An initial investigation revealed that 8,300 driver’s license numbers, originally collected by 18 colleges to help identify library users, were stored on the server. However, an ongoing review of the incident revealed that an additional Social Security numbers of 42,500 library patrons were also stored on the breached server, including the information of patrons from Haywood Community College and Southwestern Community College.
Ryan Schwiebert, IT director at SCC, explained how the breach affected the college.
“As a college we stopped using social security numbers quite some time ago,” Schweibert said. “The social security numbers that were jeopardized in the breach were left in the library’s system from two years ago.”
Schwiebert said the state’s community college library server is an “open facing” system, which means it can be accessed via the Internet. He said best policy dictates that private information be maintained only on servers that don’t allow that level of access.

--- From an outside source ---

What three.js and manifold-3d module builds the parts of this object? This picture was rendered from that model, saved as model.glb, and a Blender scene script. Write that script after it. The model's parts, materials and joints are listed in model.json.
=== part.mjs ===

For instance, the SCC’s student information database is secured on a server protected by layers of firewalls.
“That type of server would be very difficult for a hacker to access without being caught,” Schwiebert said. “Even for one of our own people.”
In the wake of the security breach, N.C. Community College officials notified 51,000 library users from 25 community colleges that a security breach had occurred on a computer server containing their personal information. While reviews and investigations after the event indicated that the hacker had not accessed any personal information, state and federal privacy laws dictated that the college system inform all of the users who had potentially been affected by the breach.
Forty-six community colleges that participate in the Community College Libraries in North Carolina consortium maintain information on more than 270,000 library users on this server. The security breach was discovered Monday, Aug. 24, during a routine security review and was reported to the state’s Information Technology Service at that time. Students potentially affected weren’t notified for another four months.